Personal Life
Stevenson married Anna Cecilia Francesca Imelda in 1929. He "turned her out" after he discovered that she had been having an affair with Colonel Maurice Buckmaster, head of the French section of the Special Operations Executive, and they were divorced in 1942. They had one daughter. He married his second wife, Rosalind Monica Wagner, the sister of Anthony Wagner, in 1947, and together they had a son – who also became a barrister – and a daughter.
After the war Stevenson stood as the Conservative Party candidate to represent Maldon in the 1945 United Kingdom general election. He opened his campaign by declaring that in the interests of a clean fight, he would make no allusions to the "alleged homosexuality" of his opponent, Tom Driberg, who heavily defeated him in the vote; Stevenson returned to his legal practice the following year.

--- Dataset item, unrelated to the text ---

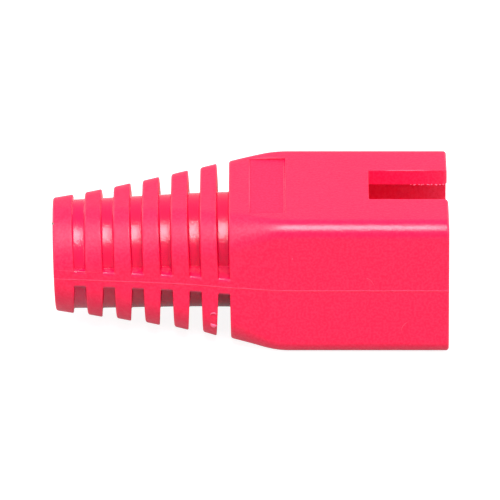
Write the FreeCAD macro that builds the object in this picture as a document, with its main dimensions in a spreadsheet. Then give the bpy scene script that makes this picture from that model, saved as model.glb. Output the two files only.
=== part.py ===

Despite his severe manner Stevenson was extremely sociable, and he was often the centre of a lively crowd at the bar of the Garrick Club, of which he was a member. His home on the Sussex coast was called Truncheons, sometimes taken to reflect his authoritarian views, but the area had been known by that name for many years before his arrival. Following his retirement Stevenson called for the restoration of the death penalty for all murders, and made regular guest appearances on television until his health and eyesight began to fail. Among the programmes he took part in was Granada Television's six-part series The Bounds of Freedom, broadcast in 1979.
Stevenson died at St Leonards on 26 December 1987. A memorial tablet to him and his wife was erected in the Church of St Mary the Virgin, Rye, in 1992.